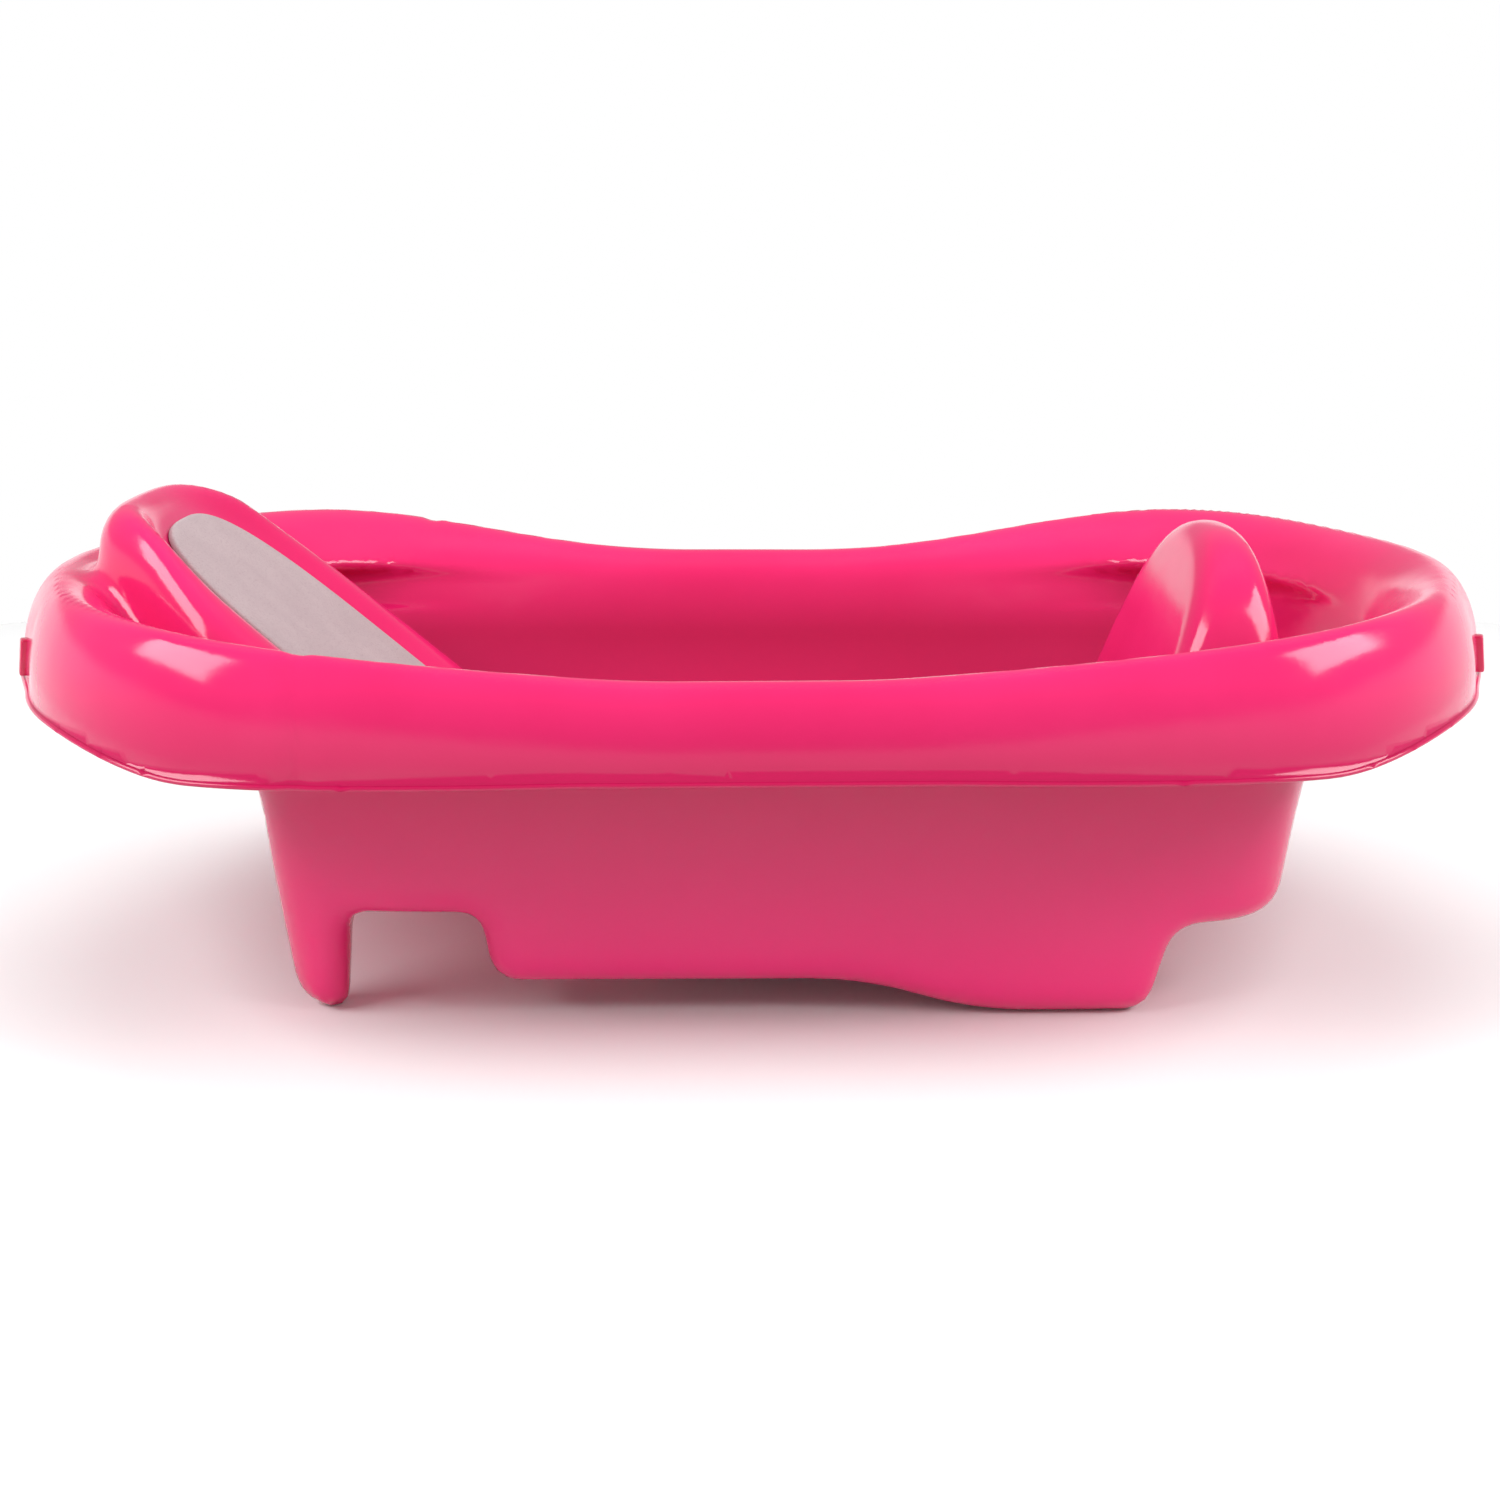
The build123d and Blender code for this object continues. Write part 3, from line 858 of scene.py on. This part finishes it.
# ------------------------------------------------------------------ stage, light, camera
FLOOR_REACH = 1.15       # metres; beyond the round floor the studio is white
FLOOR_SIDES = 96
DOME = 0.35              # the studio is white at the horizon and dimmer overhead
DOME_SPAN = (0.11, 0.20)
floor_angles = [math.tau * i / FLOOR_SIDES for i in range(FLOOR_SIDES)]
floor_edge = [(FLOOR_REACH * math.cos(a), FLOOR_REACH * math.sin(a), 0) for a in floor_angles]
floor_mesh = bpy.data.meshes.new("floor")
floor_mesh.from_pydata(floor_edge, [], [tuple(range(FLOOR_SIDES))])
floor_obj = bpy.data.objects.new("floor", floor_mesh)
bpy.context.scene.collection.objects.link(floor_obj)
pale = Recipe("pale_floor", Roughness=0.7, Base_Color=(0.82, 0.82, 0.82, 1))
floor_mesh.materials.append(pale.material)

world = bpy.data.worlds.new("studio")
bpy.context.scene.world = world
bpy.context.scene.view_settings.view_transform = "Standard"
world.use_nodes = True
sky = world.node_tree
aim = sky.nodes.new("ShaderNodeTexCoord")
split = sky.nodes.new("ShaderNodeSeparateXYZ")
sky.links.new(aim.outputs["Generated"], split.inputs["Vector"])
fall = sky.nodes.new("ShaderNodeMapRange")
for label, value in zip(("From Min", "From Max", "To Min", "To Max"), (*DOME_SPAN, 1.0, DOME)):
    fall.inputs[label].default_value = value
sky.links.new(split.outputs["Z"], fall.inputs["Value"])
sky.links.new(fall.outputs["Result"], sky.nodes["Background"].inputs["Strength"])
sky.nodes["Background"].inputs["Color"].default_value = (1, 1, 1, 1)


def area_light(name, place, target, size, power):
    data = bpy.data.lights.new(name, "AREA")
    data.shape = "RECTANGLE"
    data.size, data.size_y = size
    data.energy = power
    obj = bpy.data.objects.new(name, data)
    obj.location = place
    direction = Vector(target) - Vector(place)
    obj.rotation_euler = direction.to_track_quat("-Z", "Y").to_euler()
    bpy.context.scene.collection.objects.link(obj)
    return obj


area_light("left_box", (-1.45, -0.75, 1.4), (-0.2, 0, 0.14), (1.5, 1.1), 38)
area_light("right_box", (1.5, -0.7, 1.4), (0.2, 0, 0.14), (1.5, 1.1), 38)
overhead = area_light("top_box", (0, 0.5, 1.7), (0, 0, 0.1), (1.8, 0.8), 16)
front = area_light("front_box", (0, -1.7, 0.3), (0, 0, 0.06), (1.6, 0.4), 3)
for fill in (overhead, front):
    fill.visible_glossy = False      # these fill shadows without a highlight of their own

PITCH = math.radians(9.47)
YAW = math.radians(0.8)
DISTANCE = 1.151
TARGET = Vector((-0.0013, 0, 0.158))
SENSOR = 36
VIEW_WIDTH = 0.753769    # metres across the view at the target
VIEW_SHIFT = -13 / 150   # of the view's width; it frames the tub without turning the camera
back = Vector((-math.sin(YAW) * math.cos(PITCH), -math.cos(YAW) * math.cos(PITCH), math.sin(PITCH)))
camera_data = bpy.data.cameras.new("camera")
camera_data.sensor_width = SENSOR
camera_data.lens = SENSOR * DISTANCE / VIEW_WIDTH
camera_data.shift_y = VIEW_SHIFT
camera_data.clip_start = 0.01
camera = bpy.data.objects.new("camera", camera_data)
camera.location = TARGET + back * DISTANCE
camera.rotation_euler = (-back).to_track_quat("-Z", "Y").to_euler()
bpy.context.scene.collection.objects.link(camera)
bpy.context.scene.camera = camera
---*---
Set problem: Your task is to repeat every line exactly.

Solution for this task:
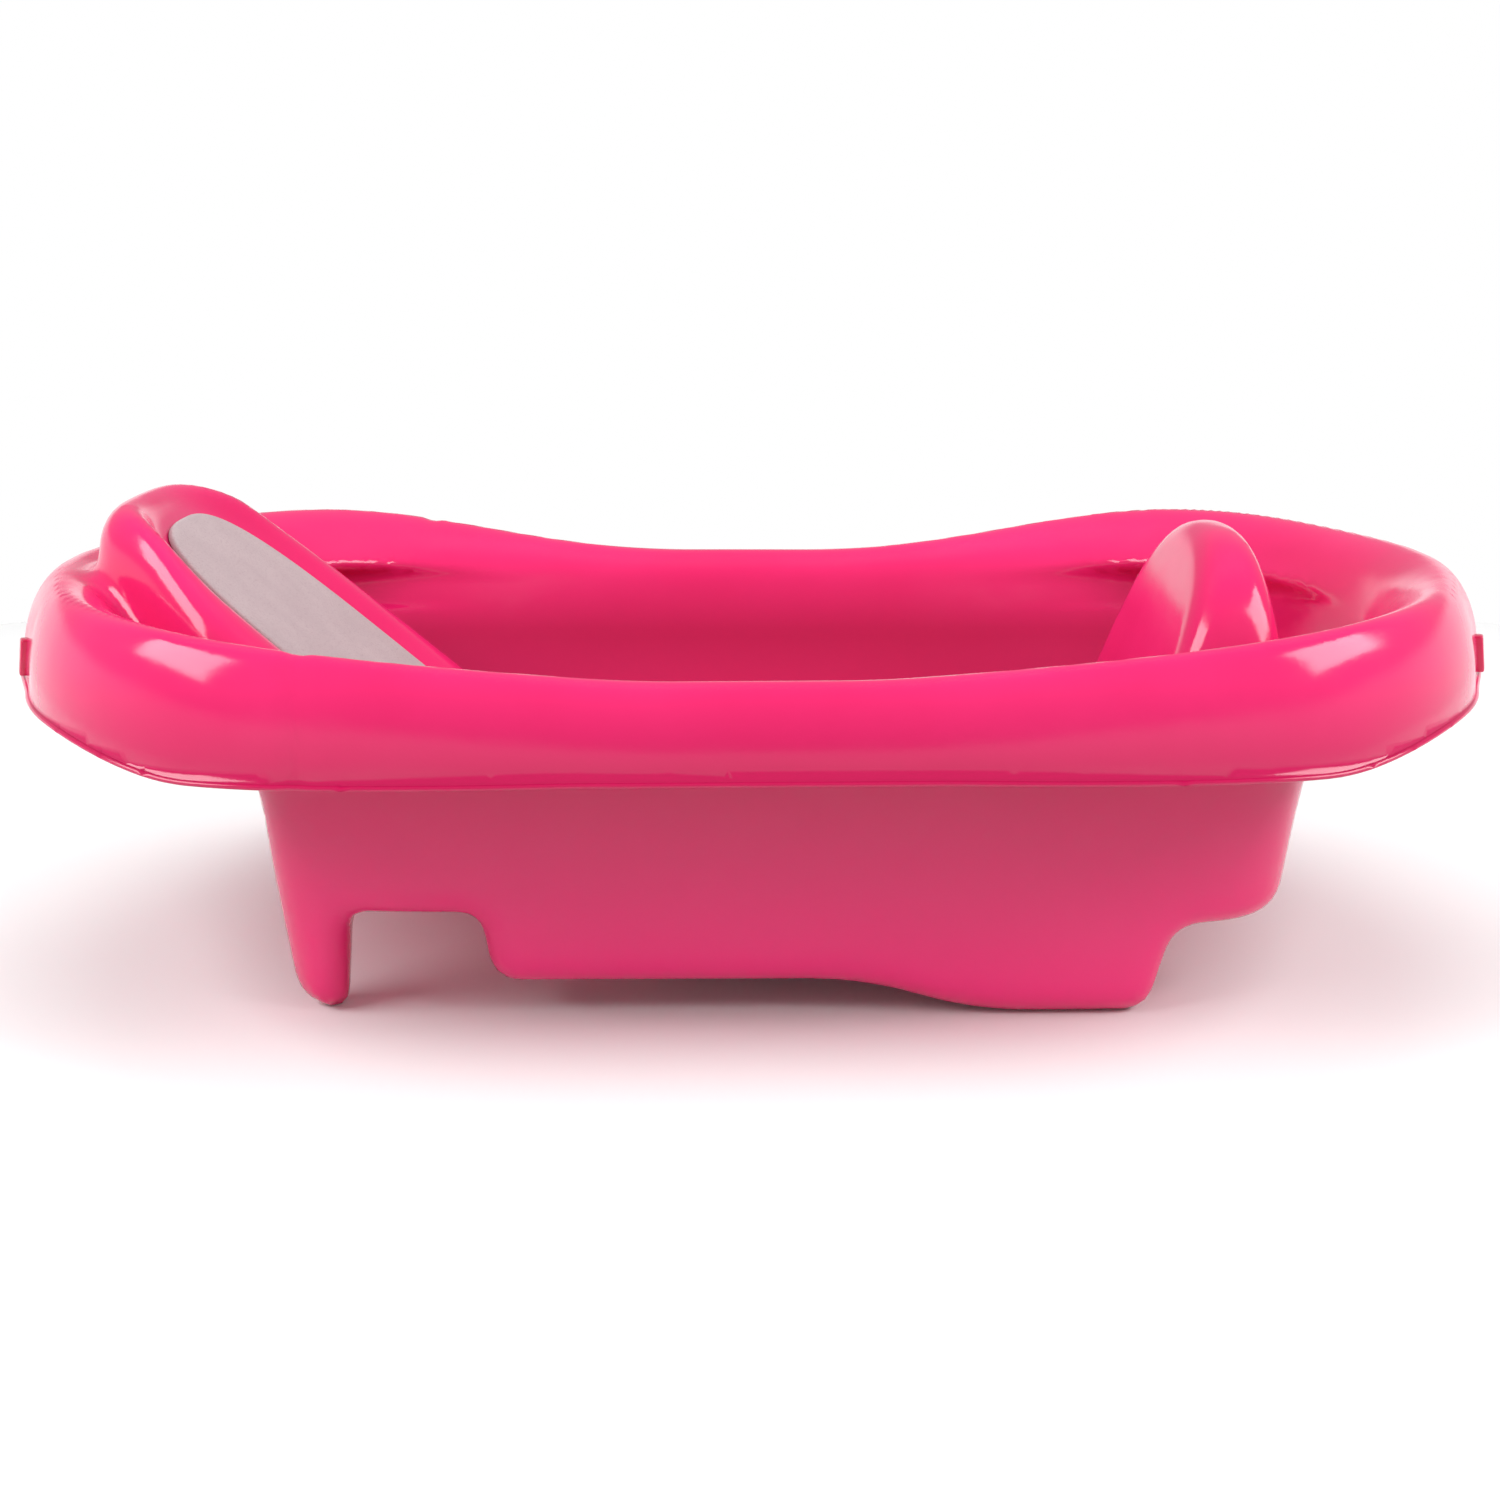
The build123d and Blender code for this object continues. Write part 3, from line 858 of scene.py on. This part finishes it.
# ------------------------------------------------------------------ stage, light, camera
FLOOR_REACH = 1.15       # metres; beyond the round floor the studio is white
FLOOR_SIDES = 96
DOME = 0.35              # the studio is white at the horizon and dimmer overhead
DOME_SPAN = (0.11, 0.20)
floor_angles = [math.tau * i / FLOOR_SIDES for i in range(FLOOR_SIDES)]
floor_edge = [(FLOOR_REACH * math.cos(a), FLOOR_REACH * math.sin(a), 0) for a in floor_angles]
floor_mesh = bpy.data.meshes.new("floor")
floor_mesh.from_pydata(floor_edge, [], [tuple(range(FLOOR_SIDES))])
floor_obj = bpy.data.objects.new("floor", floor_mesh)
bpy.context.scene.collection.objects.link(floor_obj)
pale = Recipe("pale_floor", Roughness=0.7, Base_Color=(0.82, 0.82, 0.82, 1))
floor_mesh.materials.append(pale.material)

world = bpy.data.worlds.new("studio")
bpy.context.scene.world = world
bpy.context.scene.view_settings.view_transform = "Standard"
world.use_nodes = True
sky = world.node_tree
aim = sky.nodes.new("ShaderNodeTexCoord")
split = sky.nodes.new("ShaderNodeSeparateXYZ")
sky.links.new(aim.outputs["Generated"], split.inputs["Vector"])
fall = sky.nodes.new("ShaderNodeMapRange")
for label, value in zip(("From Min", "From Max", "To Min", "To Max"), (*DOME_SPAN, 1.0, DOME)):
    fall.inputs[label].default_value = value
sky.links.new(split.outputs["Z"], fall.inputs["Value"])
sky.links.new(fall.outputs["Result"], sky.nodes["Background"].inputs["Strength"])
sky.nodes["Background"].inputs["Color"].default_value = (1, 1, 1, 1)


def area_light(name, place, target, size, power):
    data = bpy.data.lights.new(name, "AREA")
    data.shape = "RECTANGLE"
    data.size, data.size_y = size
    data.energy = power
    obj = bpy.data.objects.new(name, data)
    obj.location = place
    direction = Vector(target) - Vector(place)
    obj.rotation_euler = direction.to_track_quat("-Z", "Y").to_euler()
    bpy.context.scene.collection.objects.link(obj)
    return obj


area_light("left_box", (-1.45, -0.75, 1.4), (-0.2, 0, 0.14), (1.5, 1.1), 38)
area_light("right_box", (1.5, -0.7, 1.4), (0.2, 0, 0.14), (1.5, 1.1), 38)
overhead = area_light("top_box", (0, 0.5, 1.7), (0, 0, 0.1), (1.8, 0.8), 16)
front = area_light("front_box", (0, -1.7, 0.3), (0, 0, 0.06), (1.6, 0.4), 3)
for fill in (overhead, front):
    fill.visible_glossy = False      # these fill shadows without a highlight of their own

PITCH = math.radians(9.47)
YAW = math.radians(0.8)
DISTANCE = 1.151
TARGET = Vector((-0.0013, 0, 0.158))
SENSOR = 36
VIEW_WIDTH = 0.753769    # metres across the view at the target
VIEW_SHIFT = -13 / 150   # of the view's width; it frames the tub without turning the camera
back = Vector((-math.sin(YAW) * math.cos(PITCH), -math.cos(YAW) * math.cos(PITCH), math.sin(PITCH)))
camera_data = bpy.data.cameras.new("camera")
camera_data.sensor_width = SENSOR
camera_data.lens = SENSOR * DISTANCE / VIEW_WIDTH
camera_data.shift_y = VIEW_SHIFT
camera_data.clip_start = 0.01
camera = bpy.data.objects.new("camera", camera_data)
camera.location = TARGET + back * DISTANCE
camera.rotation_euler = (-back).to_track_quat("-Z", "Y").to_euler()
bpy.context.scene.collection.objects.link(camera)
bpy.context.scene.camera = camera